Monday, 30 December 2013

Mechanical Empathy & Human Expression

I've enjoyed machines since I was a child.  My father is a mechanic and engineer and his fearless approach to maintaining, repairing and operating machines amazed and intrigued me.  With that fascination I always found it easy to empathize with machines, not necessarily in the anthropomorphic give them a name and talk to them kind of way many people do, but to suggest a machine has personality expressed in how it operates isn't strange to me.

In the last post I talked about how a MotoGP rider was a much larger piece of the equation than a Formula 1 driver is.  That expression of skill through machinery is what interests me about motorsport, the high tech frills are just that, frills.  What I want to do this morning (it's 5am and the world is silent and dark, the people are all asleep and the mental static is at a minimum) is to unpack what machines are and why they are worthy of empathy.

Machines are our thoughts given substance.  When I get on the Ninja and go for a ride I'm experiencing a confluence of thinking, dozens of engineers and designers who pieced together a rolling sculpture that best expresses their ideas of efficiency, beauty and inter-connectivity.  You seldom get to experience the mind of another person is so intimate a way as you do when operating a machine that they have created.  It's little wonder that many engineers and designers feel that the mechanical devices they produce are like their children.

You can approach this from a couple of interesting reads.  Matt Crawford's Shop Class As Soulcraft focuses on the understanding you develop from laying hands on your machine yourself.  As a treatise on the value of hands-on mechanical experience and the development of that mechanical sympathy Guy Martin mentions above, it is priceless.

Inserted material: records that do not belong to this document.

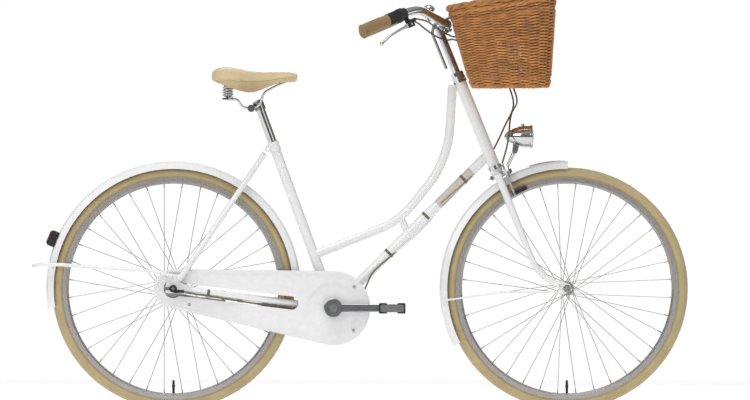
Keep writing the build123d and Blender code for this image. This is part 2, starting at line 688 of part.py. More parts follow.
# hub gear bellcrank on the right axle end
crank_y = -(drop_out + 11.0)
bell_body = rod((0, crank_y - 15.5, axle_z), (0, crank_y - 1.5, axle_z), 11.0)
bell_body = bell_body + rod((0, crank_y - 17.0, axle_z), (0, crank_y - 15.5, axle_z), 9.0)
bell_body = bell_body + Pos(17, crank_y - 8, axle_z - 8) * Box(30, 6, 9)
bell_body = bell_body - rod((0, crank_y - 20, axle_z), (0, crank_y + 4, axle_z), axle_radius)

# ---------------------------------------------------------------- crankset
spindle_r = 8.5
crank_y0, crank_y1 = 62.0, 75.0
bb_cups = [ring(bb_x, bb_height, side * (bb_half + 2.5), side * (bb_half - 16), 17.0, spindle_r + running_fit)
           for side in (-1, 1)]
spindle = rod((bb_x, -crank_y1 + 2, bb_height), (bb_x, crank_y1 - 2, bb_height), spindle_r)


def crank(side, angle):
    """Arm with a boss at the spindle and an eye for the pedal axle."""
    lo, hi = sorted((side * crank_y0, side * crank_y1))
    out = Plane.XZ * make_face(Polyline((0, 12.5), (crank_length, 11), (crank_length, -11), (0, -12.5), close=True))
    arm = Pos(0, hi, 0) * extrude(out, hi - lo)
    arm = arm + rod((0, lo, 0), (0, hi, 0), 19.0 if side > 0 else 27.7)
    arm = arm + rod((crank_length, lo, 0), (crank_length, hi, 0), 12.5)
    arm = fillet(arm.faces().filter_by(Axis.Y).sort_by(Axis.Y)[0 if side < 0 else -1].edges(), 2.0)
    if side > 0:
        arm = arm + rod((0, 42.0, 0), (0, lo, 0), 15.0)
    else:
        arm = arm + rod((0, -chain_line + 1.2, 0), (0, -chain_line + 4.0, 0), 20.0)
        arm = arm + rod((0, hi, 0), (0, -chain_line + 1.2, 0), 17.5)
    arm = arm - rod((0, -90, 0), (0, 90, 0), spindle_r)
    arm = arm - rod((crank_length, -90, 0), (crank_length, 90, 0), 6.0)
    return Pos(bb_x, 0, bb_height) * (Rot(0, -angle, 0) * arm)


right_crank = crank(-1, 0.0)
left_crank = crank(1, 180.0)
crank_bolts = [rod((bb_x, side * (crank_y1 - 2), bb_height), (bb_x, side * (crank_y1 + 1.8), bb_height), 8.4)
               + rod((bb_x, side * crank_y1, bb_height), (bb_x, side * (crank_y1 + 1.8), bb_height), 11.5)
               for side in (-1, 1)]

pedal_in, pedal_out = crank_y1 + 5.0, crank_y1 + 97.0
pedal_width, pedal_height = 77.0, 30.0


def pedal_axle(side):
    x = bb_x - side * crank_length
    a = rod((x, side * crank_y0, bb_height), (x, side * (pedal_out - 4.0), bb_height), 6.0)
    return a + rod((x, side * (crank_y1 + 0.1), bb_height), (x, side * (crank_y1 + 4.0), bb_height), 8.0)


def pedal_frame(side):
    x = bb_x - side * crank_length
    y0, y1 = side * pedal_in, side * pedal_out
    f = rod((x, y0, bb_height), (x, y1, bb_height), 9.5)
    for y in (y0 + side * 1.25, y1 - side * 1.25):
        plate = Pos(x, y, bb_height) * Box(pedal_width - 8, 2.5, 22)
        plate = fillet(plate.edges().filter_by(Axis.Y), 9.0)
        f = f + plate
    for e in (-1, 1):
        for z in (-8.5, 8.5):
            f = f + rod((x + e * (pedal_width / 2 - 12), y0, bb_height + z),
                        (x + e * (pedal_width / 2 - 12), y1, bb_height + z), 2.0)
    f = f + rod((x, y1, bb_height), (x, y1 + side * 4.0, bb_height), 8.0)
    return f - rod((x, y0 - side * 5, bb_height), (x, y1 - side * 2.0, bb_height), 6.0 + running_fit)


def pedal_rubbers(side):
    x = bb_x - side * crank_length
    y0, y1 = side * (pedal_in + 2.5), side * (pedal_out - 2.5)
    ym, length = (y0 + y1) / 2, abs(y1 - y0)
    out = []
    for e in (-1, 1):
        block = Pos(x + e * (pedal_width / 2 - 12), ym, bb_height) * Box(24, length, pedal_height)
        block = fillet(block.edges().filter_by(Axis.Y), 4.0)
        grooves = []
        for i in range(7):
            y = ym + (i - 3) * length / 7.6
            for z in (-1, 1):
                grooves.append(Pos(x + e * (pedal_width / 2 - 12), y, bb_height + z * pedal_height / 2)
                               * Box(30, 3.0, 3.6))
        for z in (-8.5, 8.5):
            grooves.append(rod((x + e * (pedal_width / 2 - 12), y0 - side, bb_height + z),
                               (x + e * (pedal_width / 2 - 12), y1 + side, bb_height + z), 2.0))
        out.append(block - grooves)
    return out


# ---------------------------------------------------------------- saddle unit
post_low = from_seat(300.0, 0, 0)
post_top = from_seat(seatpost_top, 0, 0)
seatpost = rod(post_low, post_top, seatpost_radius) - rod(post_low, from_seat(seatpost_top - 20, 0, 0), 10.0)
saddle_x = post_top[0] - 130.5      # rear edge of the saddle
saddle_z = post_top[2] - 897.0 + 0.0


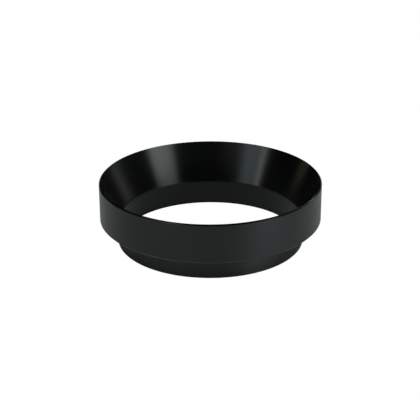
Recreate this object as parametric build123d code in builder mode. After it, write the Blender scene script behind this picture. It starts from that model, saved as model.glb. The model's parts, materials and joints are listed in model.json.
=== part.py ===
"""Short flared snoot: a turned, black-anodised aluminium ring with disc magnets in its shoulder.

Frame: millimetres, +Z up along the ring's axis, origin at the middle of the neck's lower edge, so the
ring stands on Z = 0 with its wide mouth up. The neck drops into a lamp's front ring, the shoulder lands
on the ring's steel face, and the magnets hold it there.
"""

import os

from build123d import *

# Flared ring
OUTER_RADIUS = 35.0
TOTAL_HEIGHT = 20.0
NECK_RADIUS = 29.45
NECK_HEIGHT = 7.4
BORE_RADIUS = 28.55
MOUTH_RADIUS = 34.45
CONE_FOOT_HEIGHT = 7.8  # where the cone would meet the bore if the edge weren't rounded

# Edges of the flared ring
CONE_FOOT_ROUND = 1.3
SHOULDER_CHAMFER = 0.6  # between the shoulder and the outer band
NECK_LEAD_IN = 0.25  # lower end of the neck, outside
RIM_CHAMFER = 0.4  # outer edge of the mouth
EDGE_BREAK = 0.05  # the remaining sharp edges
CORNER_ROUND = 0.2  # tool nose radius between the neck and the shoulder

# Disc magnets, glued into blind pockets in the shoulder
MAGNET_COUNT = 8
MAGNET_RADIUS = 1.5
MAGNET_THICKNESS = 2.0
MAGNET_EDGE_ROUND = 0.15
MAGNET_RECESS = 0.1  # from the shoulder to the magnet's face
GLUE_GAP = 0.05  # round the magnet
MAGNET_PITCH_RADIUS = 32.1

HEIGHT_TOLERANCE = 0.01  # for picking edges by their height

os.makedirs("parts", exist_ok=True)


def round_edges(ring, height):
    """The ring's circular edges at a height, from the inside out."""
    circles = ring.edges().filter_by(GeomType.CIRCLE)
    low, high = height - HEIGHT_TOLERANCE, height + HEIGHT_TOLERANCE
    return circles.filter_by_position(Axis.Z, low, high).sort_by(SortBy.RADIUS)


# Flared ring: neck, shoulder, outer band and conical mouth, turned in one piece
with BuildPart() as flared_ring:
    with BuildSketch(Plane.XZ):
        with BuildLine():
            Polyline(
                (BORE_RADIUS, 0),
                (NECK_RADIUS, 0),
                (NECK_RADIUS, NECK_HEIGHT),
                (OUTER_RADIUS, NECK_HEIGHT),
                (OUTER_RADIUS, TOTAL_HEIGHT),
                (MOUTH_RADIUS, TOTAL_HEIGHT),
                (BORE_RADIUS, CONE_FOOT_HEIGHT),
                close=True,
            )
        make_face()
    revolve(axis=Axis.Z)

    fillet(round_edges(flared_ring, CONE_FOOT_HEIGHT)[0], CONE_FOOT_ROUND)
    fillet(round_edges(flared_ring, NECK_HEIGHT)[0], CORNER_ROUND)
    chamfer(round_edges(flared_ring, NECK_HEIGHT)[-1], SHOULDER_CHAMFER)
    chamfer(round_edges(flared_ring, 0)[-1], NECK_LEAD_IN)
    chamfer(round_edges(flared_ring, 0)[0], EDGE_BREAK)
    chamfer(round_edges(flared_ring, TOTAL_HEIGHT)[-1], RIM_CHAMFER)
    chamfer(round_edges(flared_ring, TOTAL_HEIGHT)[0], EDGE_BREAK)

    with BuildSketch(Plane.XY.offset(NECK_HEIGHT)):
        with PolarLocations(MAGNET_PITCH_RADIUS, MAGNET_COUNT):
            Circle(MAGNET_RADIUS + GLUE_GAP)
    extrude(amount=MAGNET_RECESS + MAGNET_THICKNESS, mode=Mode.SUBTRACT)

flared_ring.part.label = "flared_ring"
export_step(flared_ring.part, "parts/flared_ring.step")


# Magnets: nickel-plated discs, one in each pocket
for number in range(1, MAGNET_COUNT + 1):
    turn = 360 / MAGNET_COUNT * (number - 1)
    with BuildPart() as magnet:
        with BuildSketch(Plane.XY.offset(NECK_HEIGHT + MAGNET_RECESS)):
            with PolarLocations(MAGNET_PITCH_RADIUS, 1, start_angle=turn):
                Circle(MAGNET_RADIUS)
        extrude(amount=MAGNET_THICKNESS)
        fillet(magnet.edges().filter_by(GeomType.CIRCLE), MAGNET_EDGE_ROUND)

    magnet.part.label = f"magnet_{number}"
    export_step(magnet.part, f"parts/magnet_{number}.step")
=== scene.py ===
"""Looks for the short flared snoot: a black anodised turned ring with nickel magnets in its shoulder.

Everything is in metres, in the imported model's frame: +Z up the ring's axis, which stands on Z = 0.
"""

import json
import math

import bmesh
import bpy
from mathutils import Euler, Matrix, Vector


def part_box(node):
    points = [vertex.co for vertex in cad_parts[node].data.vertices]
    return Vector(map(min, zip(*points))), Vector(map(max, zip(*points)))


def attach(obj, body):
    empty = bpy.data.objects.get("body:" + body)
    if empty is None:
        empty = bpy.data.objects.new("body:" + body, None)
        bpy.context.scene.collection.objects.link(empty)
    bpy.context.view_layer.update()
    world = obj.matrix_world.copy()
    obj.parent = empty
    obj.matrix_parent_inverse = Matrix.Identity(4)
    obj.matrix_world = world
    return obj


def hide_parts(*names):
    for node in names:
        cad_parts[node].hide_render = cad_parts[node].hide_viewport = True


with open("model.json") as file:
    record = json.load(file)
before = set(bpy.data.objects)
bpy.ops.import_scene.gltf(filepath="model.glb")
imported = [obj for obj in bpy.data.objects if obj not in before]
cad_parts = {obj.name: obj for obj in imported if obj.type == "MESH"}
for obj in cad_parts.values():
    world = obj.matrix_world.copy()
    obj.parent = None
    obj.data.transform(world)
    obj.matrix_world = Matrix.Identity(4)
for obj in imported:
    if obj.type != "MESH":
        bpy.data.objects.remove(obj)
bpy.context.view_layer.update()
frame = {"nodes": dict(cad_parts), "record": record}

MM = 0.001
mounts = {mount["name"]: mount for mount in frame["record"]["mounts"]}
magnets = sorted(name for name in frame["nodes"] if name.startswith("magnet_"))
ring_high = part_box("flared_ring")[1]

# The ring's profile. The outside and the neck come from the frame, and the rest repeats the CAD's dimensions.
OUTER_RADIUS = ring_high.x
TOTAL_HEIGHT = ring_high.z
NECK_RADIUS = mounts["neck"]["dims"]["r_mm"] * MM
NECK_HEIGHT = mounts["shoulder"]["pos_m"][2]
BORE_RADIUS = 28.55 * MM
MOUTH_RADIUS = 34.45 * MM
CONE_FOOT_HEIGHT = 7.8 * MM
CONE_FOOT_ROUND = 1.3 * MM
SHOULDER_CHAMFER = 0.6 * MM
NECK_LEAD_IN = 0.25 * MM
RIM_CHAMFER = 0.4 * MM
EDGE_BREAK = 0.05 * MM
CORNER_ROUND = 0.2 * MM
GLUE_GAP = 0.05 * MM  # between a magnet and its pocket's wall

# Finer than the CAD
BURNISH = 0.04 * MM  # every turned edge is a little round
POCKET_BREAK = 0.06 * MM  # the drilled edge of a magnet's pocket
GLUE_REACH = 0.12 * MM  # how far the glue creeps over the magnet's face
GLUE_FILM = 0.004 * MM  # the glue's thickness where it ends on that face
GLUE_CLIMB = 0.45  # how far the glue climbs the pocket's wall, as a share of the bead's width
GLUE_DEPTH = 0.3 * MM  # how deep the glue goes beside the magnet

TURN_STEPS = 512  # round the ring
POCKET_STEPS = 64  # round a pocket
GLUE_STEPS = 8  # across a glue bead

# The turned faces, in the order in which the outline passes them
FACES = ("foot", "neck", "shoulder", "chamfer", "outer_band", "rim", "cone", "bore")
FOOT, NECK, SHOULDER, CHAMFER, BAND, RIM, CONE, BORE = range(len(FACES))


# ---------------------------------------------------------------- meshes


def rounded_outline(corners):
    """Points of a closed outline, each with the face after it.

    A corner is (radius, height, size of its round, steps along the round, face after it).
    """
    points = []
    for k, (r, z, size, steps, face) in enumerate(corners):
        here = Vector((r, z))
        before = (Vector(corners[k - 1][:2]) - here).normalized()
        after = (Vector(corners[(k + 1) % len(corners)][:2]) - here).normalized()
        half_angle = before.angle(after) / 2
        middle = here + (before + after).normalized() * size / math.sin(half_angle)
        start = here + before * size / math.tan(half_angle) - middle
        end = here + after * size / math.tan(half_angle) - middle
        turn = start.angle_signed(end)
        for step in range(steps + 1):
            spoke = Matrix.Rotation(-turn * step / steps, 2) @ start
            points.append((middle + spoke, face))
    return points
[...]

Melissa Holbrook-Pierson's The Man Who Would Stop At Nothing comes at it from the riding experience and how motorcycles in particular can reach into you and animate you in a way that many other machines cannot.
A deeply personal look
at how motorcycling
can emotionally
charge you

There is a virtue in motorcycles that is also why so many people don't partake of them.  They demand so many inputs from the rider that they make driving a car seem like running a washing machine; merely the operation of an appliance.  This is so endemic to driving a car that every opportunity to interact with the vehicle is being diminished, from manual transmissions to parking.  In a few years many will flock to self driven vehicles and become forever passengers.  The vast majority of people have little interest in how a machine works or how to express themselves through it - perhaps because they have nothing to express.

The Naked Bike, in all
its glory
That motorcycles are so demanding is a virtue from the point of view of a mechanical empath.  The more interaction you have with the machine, the more possible it is to inhabit it with human expression.  There is something pure in the mechanical simplicity of the motorcycle, it is bare, naked, not covered in sheet metal designed to conceal and contrive; its function is obvious.

That this naked machine demands so much from its rider creates a giddy kind of connection in those willing and able to make it.  This machine connects to your hands, feet and whole body.  It demands inputs from every one of your limbs as well as your entire mass.  Being naked on the road, the rider's mind isn't isolated from their activity and is as engaged as their physical body.  Inhabiting a machine this completely is an intoxifying experience.

The thrill of inhabiting a machine isn't limited to motorcycles, though they are one of the purest expressions I've found.  The satisfaction in fixing, maintaining or operating any machine well offers some degree of satisfaction.  In inhabiting the machine it empowers us, giving us abilities that would seem magical to non-technological people.  We can cover ground at great speed, communicate across the world with the push of a button, fly, even slip the surly bonds of Earth and touch the sky, but not if we don't inhabit the machines that enable us.  

When machines serve humans instead of enabling them
If we remove ourselves from this equation machines become limitations rather than a means of expression.  The thought of a human being interacting with a responsive, demanding and complex machine offers us a future that is bursting with opportunity for growth.  The alternative is stagnation and ignorance.  You can guess which approach appeals to a consumerist culture intent on selling to as many people as possible.

That a machine should place demands on us isn't a bad thing, especially if it leads to a nuanced awareness of our own limitations.  The machine that can overextend you, challenge you, stress you, is a machine that can teach you something.  We fool ourselves into stagnation when we design machines that do more and ask less from us.

When I see human expression through a machine, the machine becomes a magnifying glass for their achievement, how can that not deserve empathy?  The only time it wouldn't is when the human is a pointless addition to the equation. When this happens machines become oppressive rather than enabling forces in our lives.